Saya melihat ada kesalahan dari kebanyakan masyakarat kita dalam melihat atau memahami tentang kesalehan. Kesalehan masih dipahami sebagai kesalehan individual. Kalau orang taat beribadah, penampilannya religius atau sering mengajari orang sekitarnya mengaji misalnya, masyarakat langsung mempersepsikannya sebagai orang baik. Orang saleh. Ini bukan hanya dalam masalah korupsi saja, tetapi juga dalam masalah terorisme.
Secara personal mereka adalah orang yang taat dalam beragama. Tetapi itu saja belum cukup. Kesalehan dalam beragama juga harus bisa diwujudkan secara sosial. Sebagai ekspresi wujud keimanan kita dalam menggunakan anggota tubuhnya. Keimanan itu tidak cukup hanya dengan hati (tashdiq bil qalbi), tetapi juga dengan lisan (iqrar bil lisan) dan tetapi juga dengan amal perbuatan (amal bil arkan).
Amal perbuatan itu bisa dengan melakukan perbuatan yang baik. Yang bersifat personal misalnya berzina, berjudi, miras, menolong orang lain. Tetapi tidak hanya di situ, bisa juga menahan diri untuk tidak melakukan hal-hal yang dilarang. Misalnya menahan diri untuk tidak melakukan hal-hal yang merugikan banyak orang, seperti menyakiti orang lain, mencuri atau korupsi.
Maka dalam pengajaran agama, metode pun selain menekankan pada aspek ritual yang bersifat personal, tetapi juga memberikan pengajaran yang bersifat kesalehan sosial. Keduanya harus berimbang. Jadi tidak bisa juga kalau ada yang mengatakan, tidak shalat tidak apa-apa, yang penting berbuat baik, tidak tidak korupsi.

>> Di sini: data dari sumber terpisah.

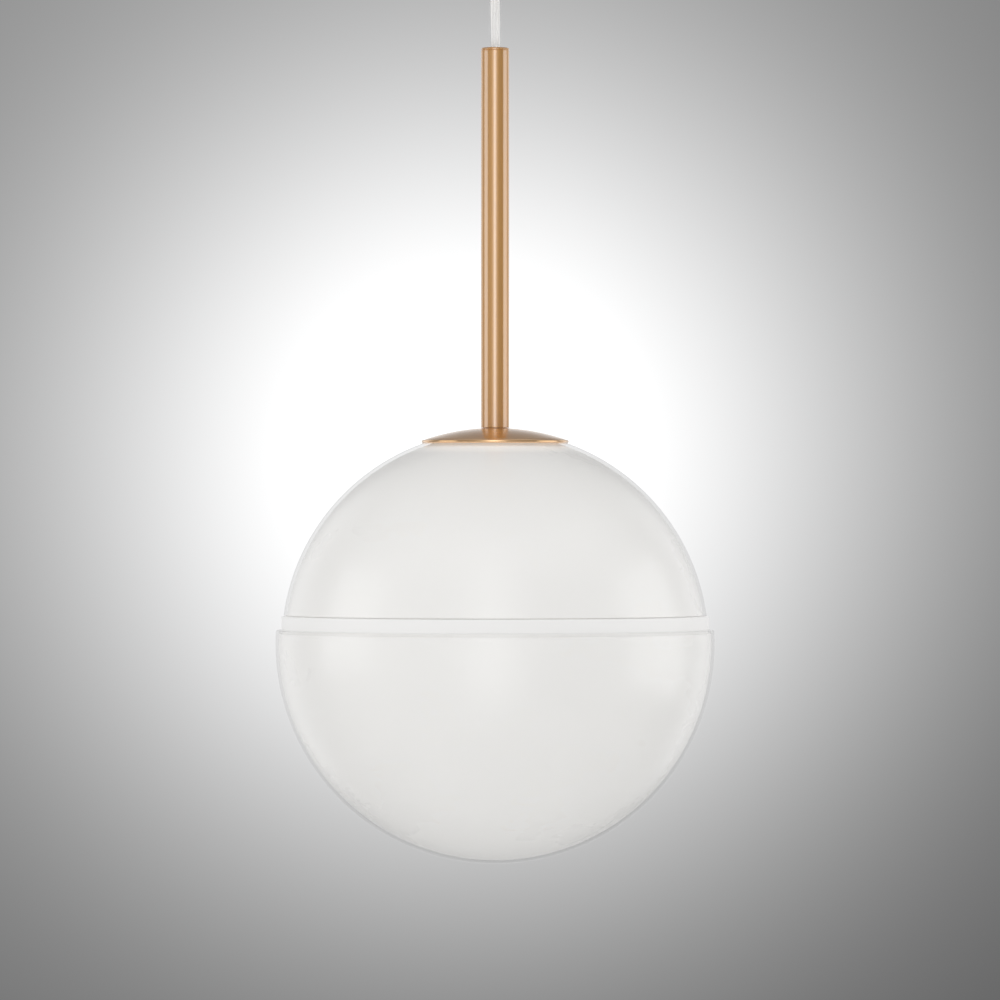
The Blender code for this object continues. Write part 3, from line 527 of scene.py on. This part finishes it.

Membangun budaya masyarakat yang berintegritas memang buka pekerjaan instan. Tidak bisa dilakukan dadakan, secara tiba-tiba. Penanaman nilai-nilai ini harus dilakukan sejak kecil.
Sejak awal sudah ditanamkan, misalnya ‘”Kalau kamu membuang sampah sembarangan kamu bukan orang yang beriman. Kalau kamu menyakiti teman, kamu bukan orang beriman”’. Dan tentu saja diterangkan juga dampaknya terhadap orang lain. Itu harus ditanamkan sejak awal. Dari sisi pengajarnya juga harus orang-orang yang benar-benar mempunyai integritas dan sekaligus yang mempunyai sensitifitas terhada persoalan seperti korupsi. Maka gurunya juga harus di-drill, harus diberikan wawasan baru sehingga bisa diturunkan kepada anak didiknya.
Peran guru ini sangat penting dan sangat menentukan hasilnya. Karena bisa saja kurikulum atau bahan yang diajarkan sudah baik, tetapi kalau gurunya tidak baik, itu tidak ada artinya. Masih bagus, kalau pun kurikulumnya kurang tetapi gurunya berwawasan dan berintegritas. Itu masih bisa diharapkan.
Melakukan hal itu juga bukan hanya tanggung jawab guru sekolah atau orang tua saja, tetapi semua pihak. Guru di sini dalam arti orang yang berperan dalam menyampaikan pesan-pesan keagamaan seperti dai, khotib, pendeta atau pastur dan lainnya. Mereka adalah orang yang bisa membentuk karakter muridnya, masyarakatnya, jamaahnya. Jika orang-orang ini adalah orang yang tercerahkan secara agama, dalam arti mampu menyeimbangkan fungsi privat dan sosial dalam agama, merekalah yang dibutuhkan saat ini.
Ada sebuah cerita yang menarik. Ketika ditanyakan kepada pejabat di negara yang korupsinya sangat rendah sepeti Finlandia atau Denmak,”Apa yang membuat negara anda seperti itu padahal ritual keberagamaannya sedikit, hukumnya juga biasa saja? Apa yang telah dilakukan?”. Mereka menjawab, “Karena sejak kecil sudah diajarkan dan ditekankan hal-hal yang sifatnya privat dan mana yang publik. Itu saja.”. Sehingga ketika dewasa orang tahu mana yang boleh dan mana yang tidak boleh.
Maka khususnya di lingkungan Nahdlatul Ulama (NU), kalau biasanya kita hanya training permasalahan agama, sekarang kita masukkan juga persoalan publik. Karena agama juga harus punya peran dalam hal seperti ini. Kalau tidak, agama menjadi terasing terhadap persoalan riil yang sebenarnya dihadapi masyarakat dalam kehidupan sehari-hari.